A Comcast spokesman said going through every bill for each of its Georgia customers would be time-consuming and laborious, given that the disputed charges go back to Oct. 20, 1999. That spokesman, Andy Macke, said while customers may have been overcharged in some years, they were undercharged in others.

"From a practical standpoint, you'd have to go through every customer's bill, see when they connected and when they disconnected and calculate the bill," Macke said, explaining in metro Atlanta alone, the company has 800,000 cable subscribers, the bulk of its Georgia customers.

"It would be an impractical exercise considering the amount of money on a per-subscriber basis that we're talking about. We'd be talking about less than one dollar."

In the future, however, the settlement -- which still must be approved by a federal judge -- requires Comcast to conduct quarterly reviews of franchise fees on invoices of its current customers and return any overages to subscribers.

It also says the company must send notices to those current Georgia customers in the settlement class notifying them that they may be charged franchise fees preceding the time they became subscribers.

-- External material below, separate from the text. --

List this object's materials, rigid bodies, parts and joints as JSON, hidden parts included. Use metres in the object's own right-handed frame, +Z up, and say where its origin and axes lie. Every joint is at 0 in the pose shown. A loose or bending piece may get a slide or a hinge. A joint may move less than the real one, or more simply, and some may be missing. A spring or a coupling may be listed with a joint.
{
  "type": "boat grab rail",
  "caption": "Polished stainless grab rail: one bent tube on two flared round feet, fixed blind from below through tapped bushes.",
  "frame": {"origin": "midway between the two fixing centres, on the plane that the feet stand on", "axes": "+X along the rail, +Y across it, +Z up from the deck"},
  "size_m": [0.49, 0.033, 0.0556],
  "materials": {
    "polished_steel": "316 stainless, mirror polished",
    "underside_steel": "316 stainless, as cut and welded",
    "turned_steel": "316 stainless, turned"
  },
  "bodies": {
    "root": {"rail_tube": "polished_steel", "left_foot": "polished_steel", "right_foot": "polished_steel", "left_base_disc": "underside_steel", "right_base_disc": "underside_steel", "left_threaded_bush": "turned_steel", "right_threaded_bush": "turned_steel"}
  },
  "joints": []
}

The settlement covers those subscribers who were Comcast customers from Oct. 20, 1999, to the present. It also includes the cable companies preceding Comcast, including AT&T Broadband.

The federal Cable Communications Policy Act allows local governments to collect franchise fees from cable providers -- capping them at 5 percent of those firms' gross revenues. The fees, collected by cable subscribers, are turned over to the local governments where the companies operate.

A hearing is scheduled Dec. 21 before a federal judge in Atlanta who may approve, modify or reject it.

Both sides hammered out the agreement Aug. 14.

That the lawyers' fees are nine times that of the actual settlement is not uncommon, one litigation expert says.

"It's a case of consumers accusing a company of unfair practices," said Jessica Gabel, an assistant professor of law at Georgia State University.

Those cases are typically harder to prove compared with other types of class actions, such as workers who claim not being paid for hours worked, she said.

"It's nothing that shocks the conscience," Gabel said about the amount awarded to the lawyers.

So if those types of cases are hard to prove, why settle?

"That's going to be far cheaper for the company," she said. A company going to trial in a lawsuit could be looking at charges of $300 an hour for a junior associate up to $1,000 for a partner.